The French National Anthem: La Marseillaise

La Marseillaise is the French national anthem although it wasn't always so. This song wasn't even composed to be a national anthem, but to be a war song. Claude Joseph Rouget de Lisle wrote and composed it in Strasbourg on April 25th 1792. It was originally called 'Chant de Guerre pour l'Armée du Rhin' (War Song for the Army of the Rhine). It was written to reflect the invasion of Prussia and Austria, which was an ongoing war when the song was written. A young patriot from Montpellier named François Milleur sang it at a patriotic gathering in Marseille, and the people greatly liked it.
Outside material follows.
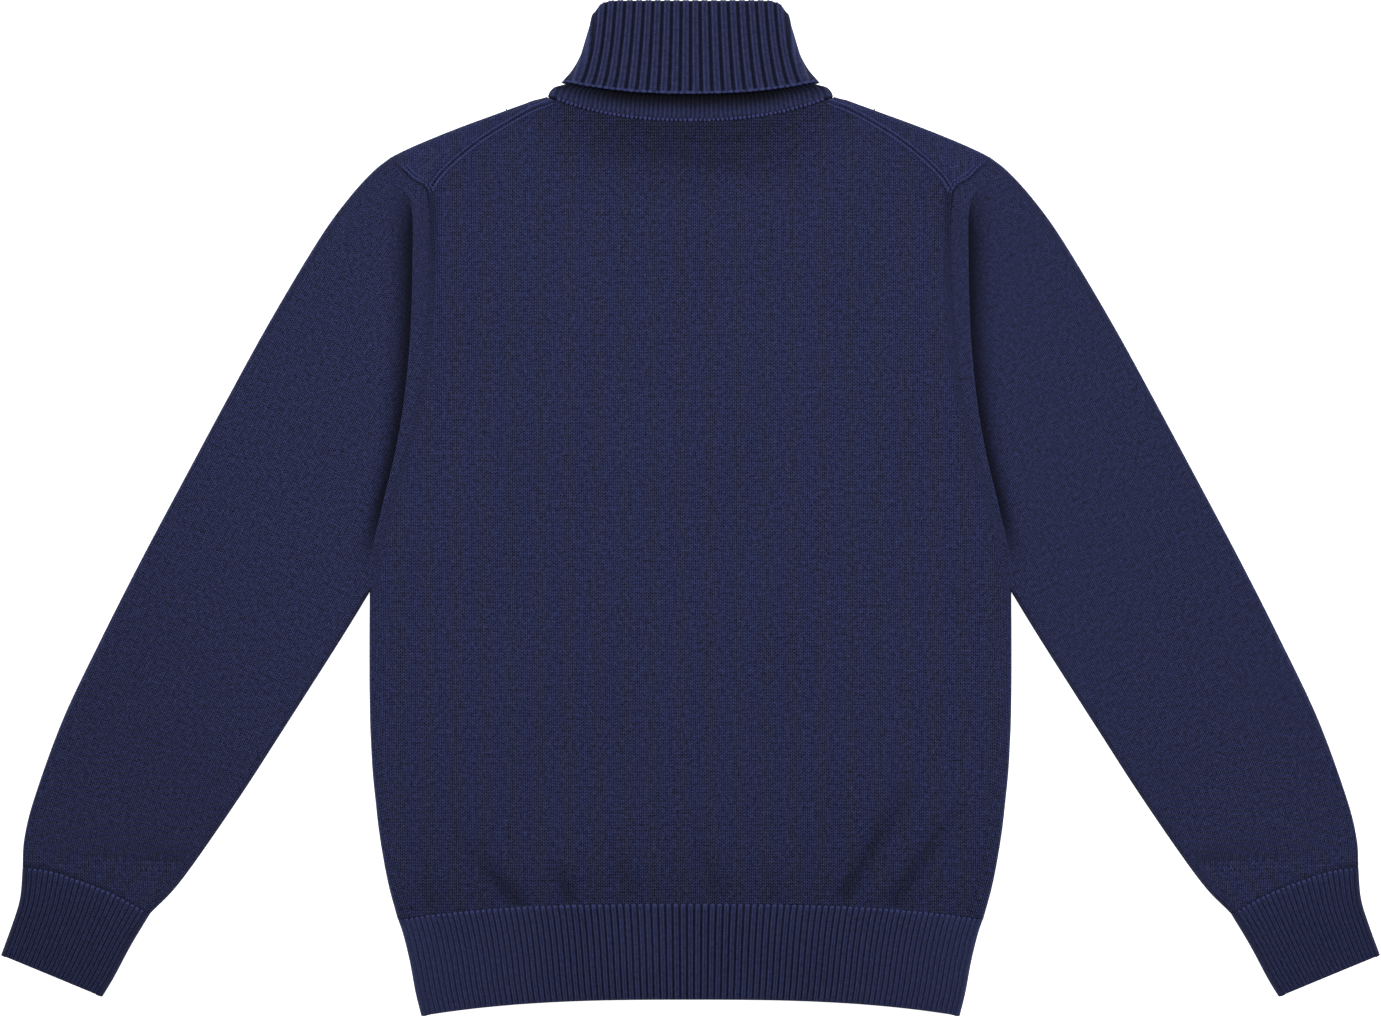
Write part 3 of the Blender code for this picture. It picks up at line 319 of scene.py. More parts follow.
@dataclass
class Wall:
    """One closed piece of cloth: two faces joined by a rim.

    outer and inner are grids of (across, up, z), whose sizes may differ. knit holds the
    place of each outer point in the knitting, (across wales, along wales), in millimetres,
    with one column more than outer on a closed tube. edge_knit and edge_cells give the
    places where the columns of stitches follow an edge, and the cells that use them.
    shade is the share of light that a deep fold leaves at each outer point, and pull how
    far the columns of stitches are drawn apart there.
    """

    outer: Array
    inner: Array
    knit: Array
    shade: Array | None = None
    pull: Array | None = None
    closed: bool = False
    inner_shade: Array | None = None
    edge_knit: Array | None = None
    edge_cells: Array | None = None

    def mesh(self, name: str, side: int = 1) -> bpy.types.Mesh:
        """The wall as a mesh with its knit places as a UV map, facing out.

        Args:
            name: the mesh's name.
            side: -1 for the mirror image.
        """
        points = np.concatenate([self.outer.reshape(-1, 3), self.inner.reshape(-1, 3)])
        start = self.outer.shape[0] * self.outer.shape[1]
        out, out_cells = self._cells(self.outer.shape, 0)
        inn, inn_cells = self._cells(self.inner.shape, start)
        places = self.knit[out_cells[..., 0], out_cells[..., 1]]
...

When volunteers from Marseille came to Paris to revolt in the French Revolution, they sang it in the streets of Paris. The song became known as the 'Marseillaise', due to fact that people from Marseille first sang it in Paris. It became the Revolutions calling card and the Convention accepted it as the National Anthem on July 14th 1795. It was later banned successively by Napoleon I, Louis XVIII, and Napoleon III, who did not seem to like it. In 1879, 'La Marseillaise' was restored as France's National Anthem and it has remained there ever since.

'La Marseillaise' Instrumental

The music from 'La Marseillaise' was also used in many other things. In Russia, in 1875, Peter Lavrov, wrote Russian lyrics to the tune (not a translation) and it was used as revolutionary song. The Beatles used it as an introduction to their song 'All you need is love'. Frank Sinatra partly used it in his song 'Foreign French Legion'. Different versions of the tune are also used as themes for numerous rugby and football teams. It has been used in cartoons, games, movies and even featured in Monty Python sketches.